### Written task
Quote every line below exactly as it reads.

### Raw data
··········

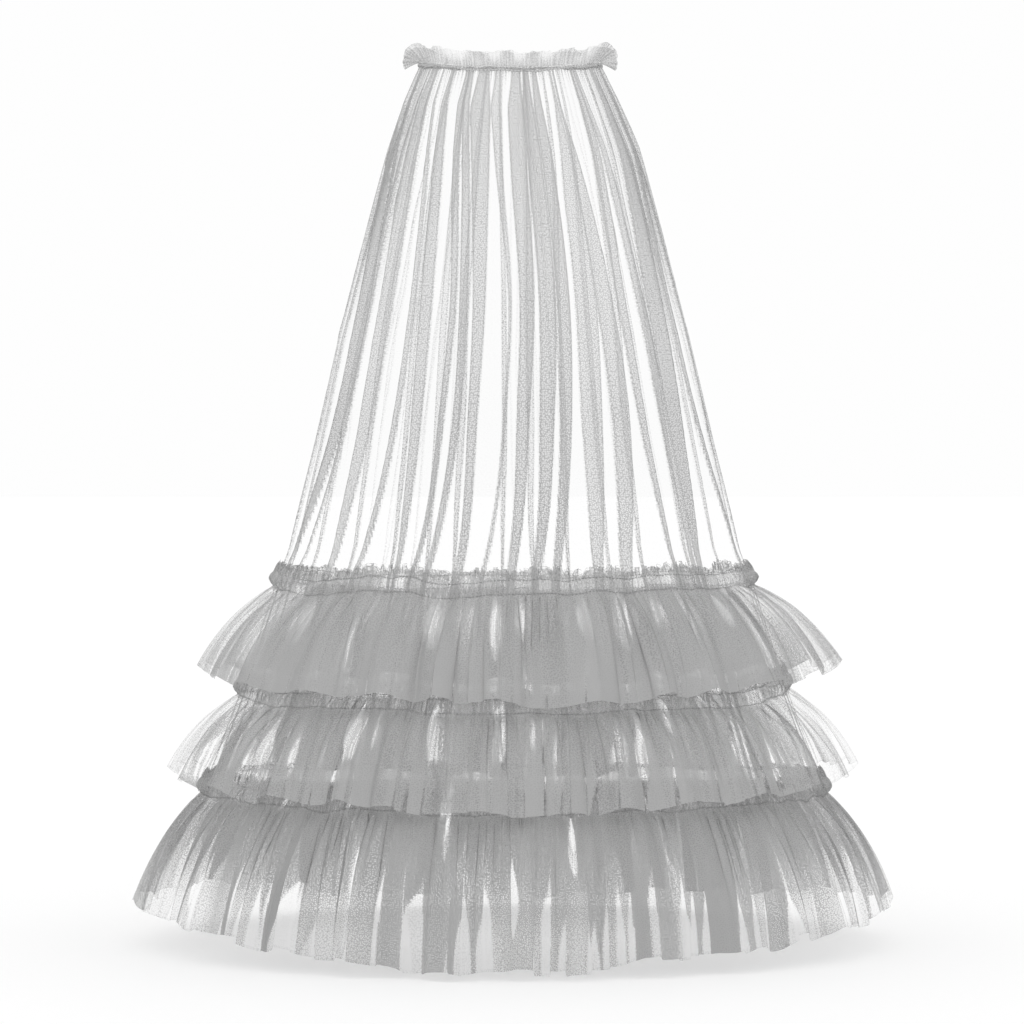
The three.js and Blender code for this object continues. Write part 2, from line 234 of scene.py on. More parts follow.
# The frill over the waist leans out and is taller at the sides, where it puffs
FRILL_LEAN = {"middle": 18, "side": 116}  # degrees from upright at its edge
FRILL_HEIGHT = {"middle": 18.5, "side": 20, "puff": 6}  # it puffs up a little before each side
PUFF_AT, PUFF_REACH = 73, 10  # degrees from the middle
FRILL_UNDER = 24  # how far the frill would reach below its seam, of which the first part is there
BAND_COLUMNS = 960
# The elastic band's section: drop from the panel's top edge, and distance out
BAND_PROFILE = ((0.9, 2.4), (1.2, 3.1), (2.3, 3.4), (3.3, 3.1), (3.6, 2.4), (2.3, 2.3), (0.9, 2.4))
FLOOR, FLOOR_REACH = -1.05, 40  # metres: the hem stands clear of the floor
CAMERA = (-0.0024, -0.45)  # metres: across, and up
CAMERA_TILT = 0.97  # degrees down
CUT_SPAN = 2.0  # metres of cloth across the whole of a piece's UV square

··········

### Answer for the task
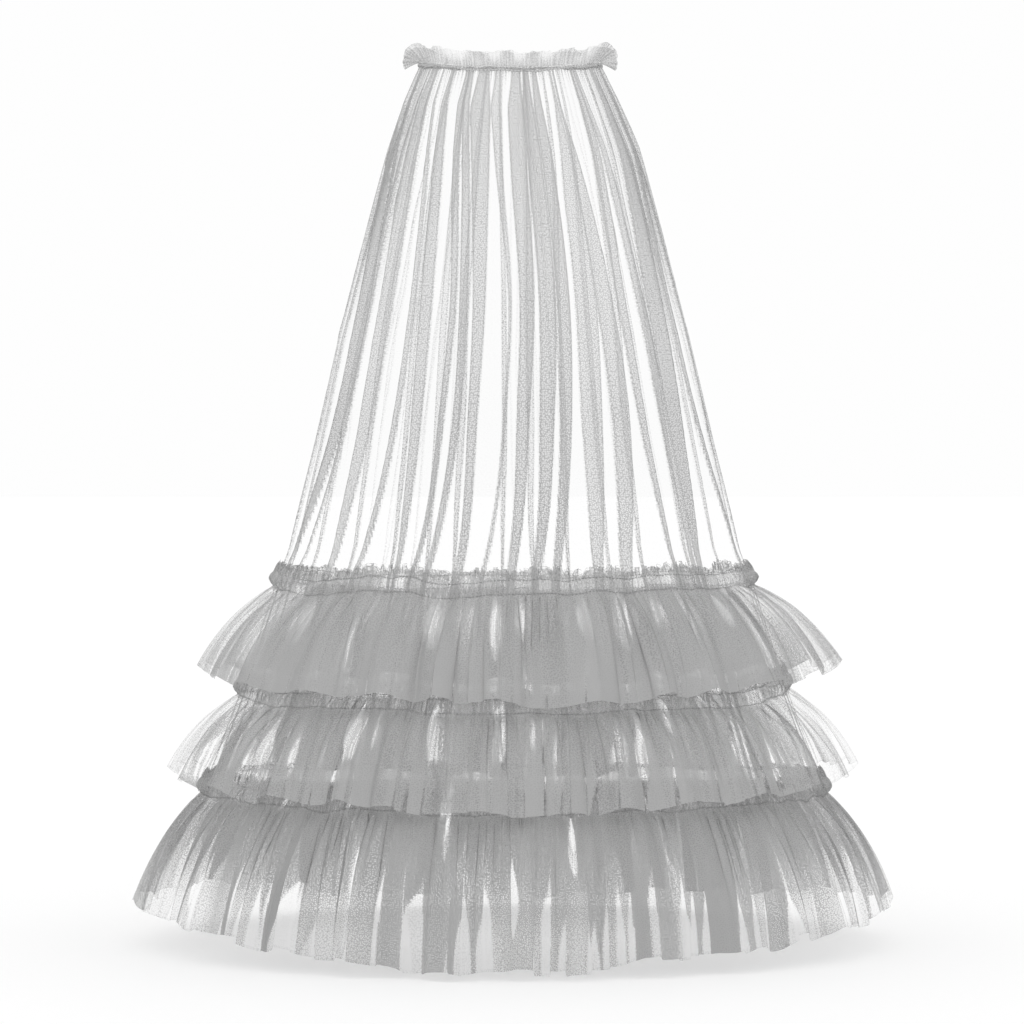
The three.js and Blender code for this object continues. Write part 2, from line 234 of scene.py on. More parts follow.
# The frill over the waist leans out and is taller at the sides, where it puffs
FRILL_LEAN = {"middle": 18, "side": 116}  # degrees from upright at its edge
FRILL_HEIGHT = {"middle": 18.5, "side": 20, "puff": 6}  # it puffs up a little before each side
PUFF_AT, PUFF_REACH = 73, 10  # degrees from the middle
FRILL_UNDER = 24  # how far the frill would reach below its seam, of which the first part is there
BAND_COLUMNS = 960
# The elastic band's section: drop from the panel's top edge, and distance out
BAND_PROFILE = ((0.9, 2.4), (1.2, 3.1), (2.3, 3.4), (3.3, 3.1), (3.6, 2.4), (2.3, 2.3), (0.9, 2.4))
FLOOR, FLOOR_REACH = -1.05, 40  # metres: the hem stands clear of the floor
CAMERA = (-0.0024, -0.45)  # metres: across, and up
CAMERA_TILT = 0.97  # degrees down
CUT_SPAN = 2.0  # metres of cloth across the whole of a piece's UV square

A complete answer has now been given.